Information provided -
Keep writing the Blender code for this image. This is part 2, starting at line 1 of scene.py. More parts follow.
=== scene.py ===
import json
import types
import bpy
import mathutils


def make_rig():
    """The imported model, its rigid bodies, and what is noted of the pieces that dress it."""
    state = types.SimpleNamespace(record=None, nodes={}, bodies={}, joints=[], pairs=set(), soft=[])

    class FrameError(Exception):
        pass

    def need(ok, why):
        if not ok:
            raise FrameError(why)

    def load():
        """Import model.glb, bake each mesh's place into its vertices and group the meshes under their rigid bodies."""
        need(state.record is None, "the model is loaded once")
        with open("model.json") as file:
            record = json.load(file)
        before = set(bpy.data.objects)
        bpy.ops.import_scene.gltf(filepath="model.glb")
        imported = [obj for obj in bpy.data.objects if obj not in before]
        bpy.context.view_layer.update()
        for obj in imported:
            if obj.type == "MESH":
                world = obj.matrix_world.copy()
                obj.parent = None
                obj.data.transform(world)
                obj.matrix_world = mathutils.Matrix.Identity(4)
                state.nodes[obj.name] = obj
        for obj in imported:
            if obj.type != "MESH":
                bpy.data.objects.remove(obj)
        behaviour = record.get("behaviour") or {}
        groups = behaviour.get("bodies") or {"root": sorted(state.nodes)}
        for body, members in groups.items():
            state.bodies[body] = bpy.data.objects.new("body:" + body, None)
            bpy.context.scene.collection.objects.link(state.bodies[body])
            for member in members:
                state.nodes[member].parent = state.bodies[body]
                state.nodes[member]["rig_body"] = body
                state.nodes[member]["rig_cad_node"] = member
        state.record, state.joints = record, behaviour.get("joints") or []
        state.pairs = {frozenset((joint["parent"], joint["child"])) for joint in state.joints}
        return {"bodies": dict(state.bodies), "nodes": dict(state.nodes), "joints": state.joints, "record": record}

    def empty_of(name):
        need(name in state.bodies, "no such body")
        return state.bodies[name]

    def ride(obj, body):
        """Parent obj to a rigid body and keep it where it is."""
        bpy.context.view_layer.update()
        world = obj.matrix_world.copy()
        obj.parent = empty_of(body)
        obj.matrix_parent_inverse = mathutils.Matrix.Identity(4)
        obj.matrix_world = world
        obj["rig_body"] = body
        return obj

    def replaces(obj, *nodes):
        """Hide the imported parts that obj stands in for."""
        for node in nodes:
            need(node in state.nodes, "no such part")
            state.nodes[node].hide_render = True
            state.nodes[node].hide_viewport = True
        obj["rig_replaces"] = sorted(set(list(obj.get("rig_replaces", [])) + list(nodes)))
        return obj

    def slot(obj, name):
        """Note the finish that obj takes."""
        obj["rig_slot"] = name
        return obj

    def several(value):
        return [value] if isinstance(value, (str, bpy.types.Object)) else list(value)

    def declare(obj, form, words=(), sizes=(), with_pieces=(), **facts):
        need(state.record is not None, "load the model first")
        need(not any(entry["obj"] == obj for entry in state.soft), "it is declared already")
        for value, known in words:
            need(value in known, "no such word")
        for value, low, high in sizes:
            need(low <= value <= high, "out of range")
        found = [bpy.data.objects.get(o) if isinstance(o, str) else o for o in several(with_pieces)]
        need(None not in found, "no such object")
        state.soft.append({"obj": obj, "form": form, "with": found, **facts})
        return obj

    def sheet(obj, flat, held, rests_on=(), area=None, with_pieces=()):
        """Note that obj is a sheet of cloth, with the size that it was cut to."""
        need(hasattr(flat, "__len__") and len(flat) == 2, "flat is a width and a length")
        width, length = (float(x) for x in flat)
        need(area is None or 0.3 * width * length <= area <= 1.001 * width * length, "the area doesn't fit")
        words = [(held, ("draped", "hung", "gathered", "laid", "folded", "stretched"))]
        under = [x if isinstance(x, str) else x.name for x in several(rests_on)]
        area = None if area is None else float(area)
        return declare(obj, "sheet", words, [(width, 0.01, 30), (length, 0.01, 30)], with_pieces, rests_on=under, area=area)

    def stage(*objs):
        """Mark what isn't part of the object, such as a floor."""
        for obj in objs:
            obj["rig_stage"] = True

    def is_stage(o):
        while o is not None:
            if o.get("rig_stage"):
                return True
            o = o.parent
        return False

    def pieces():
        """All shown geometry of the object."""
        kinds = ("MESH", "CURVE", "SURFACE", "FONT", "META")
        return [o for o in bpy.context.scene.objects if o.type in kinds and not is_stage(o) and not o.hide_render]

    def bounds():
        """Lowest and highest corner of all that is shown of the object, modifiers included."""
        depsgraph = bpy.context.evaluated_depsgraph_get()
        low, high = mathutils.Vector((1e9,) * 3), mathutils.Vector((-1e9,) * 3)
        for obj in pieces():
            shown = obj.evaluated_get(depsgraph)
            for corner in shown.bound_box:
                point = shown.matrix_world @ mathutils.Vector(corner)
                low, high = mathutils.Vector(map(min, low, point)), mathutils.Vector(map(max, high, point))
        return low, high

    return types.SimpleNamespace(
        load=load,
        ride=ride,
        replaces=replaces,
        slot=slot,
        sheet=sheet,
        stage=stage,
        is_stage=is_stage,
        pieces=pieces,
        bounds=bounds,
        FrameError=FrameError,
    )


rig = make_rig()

Exercise description -
Report each line of the material above where the word "isinstance" appears.

Response to the exercise -
        return [value] if isinstance(value, (str, bpy.types.Object)) else list(value)
        found = [bpy.data.objects.get(o) if isinstance(o, str) else o for o in several(with_pieces)]
        under = [x if isinstance(x, str) else x.name for x in several(rests_on)]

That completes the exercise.